Do querer ao poder vai a distância da vontade

Dora Sofia

Há um ano atrás enamorei-me por esta coisa de andar de mota. Quer dizer, assim, desta forma, a sério. Há um ano atrás, fiz o Portugal de Lés-a-Lés, como pendura, e adorei! Quando finalmente chegámos a Albufeira, cansados, a noite já ia avançada e eu, enquanto esperava na fila pelo momento de subir ao palanque, de sorriso nos lábios, decidi "para o ano venho na minha mota!".

Acho que não houve ninguém que não tivesse achado a ideia tão disparatada que não começasse a rir. Marido, família, amigos. Compreendo-os. Na verdade, há um ano atrás, eu nem sequer tinhar tinha experiência a andar de mota. Aliás, eu nem sequer tinha mota!

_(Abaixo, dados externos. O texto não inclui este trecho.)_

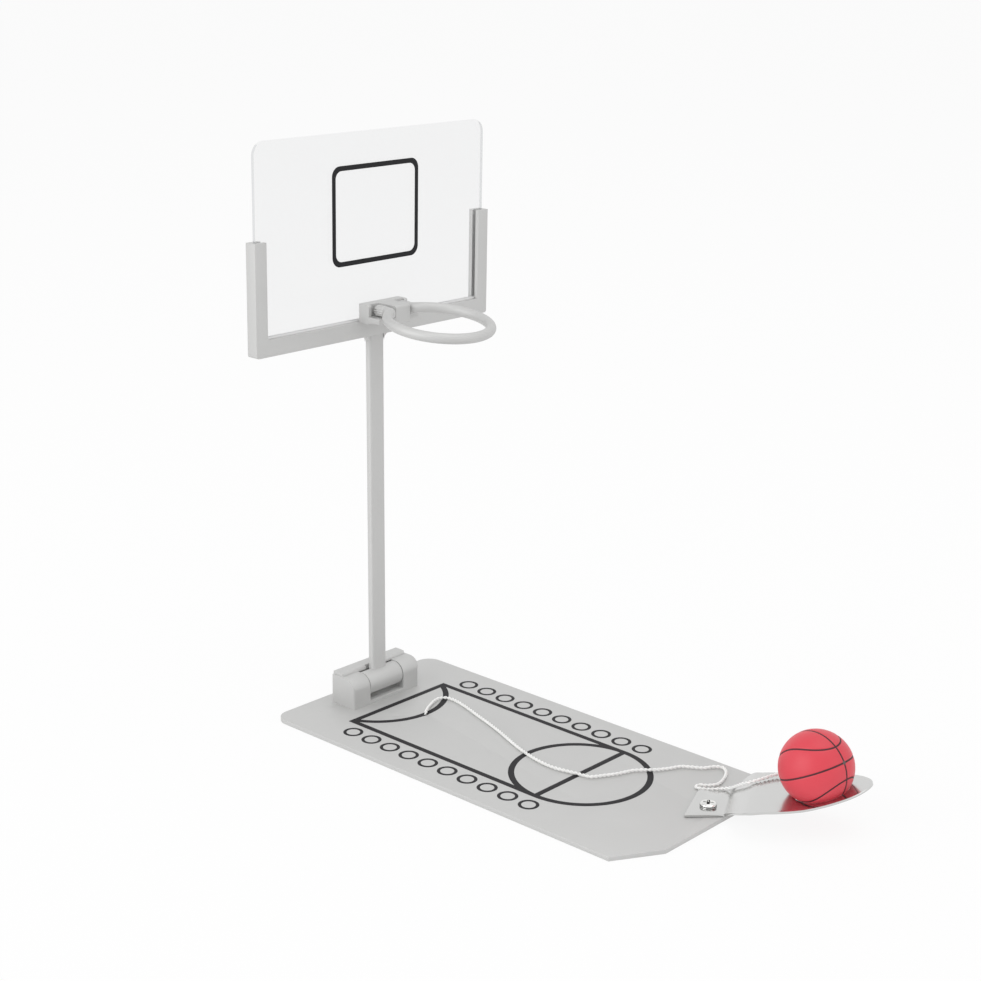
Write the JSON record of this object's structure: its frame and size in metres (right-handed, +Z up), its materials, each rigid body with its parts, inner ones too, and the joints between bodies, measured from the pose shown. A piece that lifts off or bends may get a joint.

Eu insisti. O marido zangou-se com a insistência e tentou demover-me, até ao momento de eu lhe anunciar que a decisão estava tomada, portanto, disse-lhe eu, ou me ajudas a comprar a mota, ou compro-a sozinha (o que seria terrível, atendendo ao meu profundo conhecimento acerca de motas). Ele percebeu que eu falava a sério e conseguiu salvar-me de comprar um chaço velho e uma outra que, via-se logo!, após a primeira curva ia atirar comigo ao chão.

Comprei a Branquinha. Faltava o mais difícil: a experiência. A experiência não se compra no supermercado, nem se aluga num balcão dos serviços. Tinha mesmo de andar de mota! E andei! Andei, andei, andei! não fiz os 10000Km que os "entendidos" pediam como pré-requisitos, mas a vontade valia por muitos kilómetros e houve um momento qualquer em que o meu homem percebeu isso e me disse que sim, que eu era bem capaz de conseguir fazer o Lés-a-Lés.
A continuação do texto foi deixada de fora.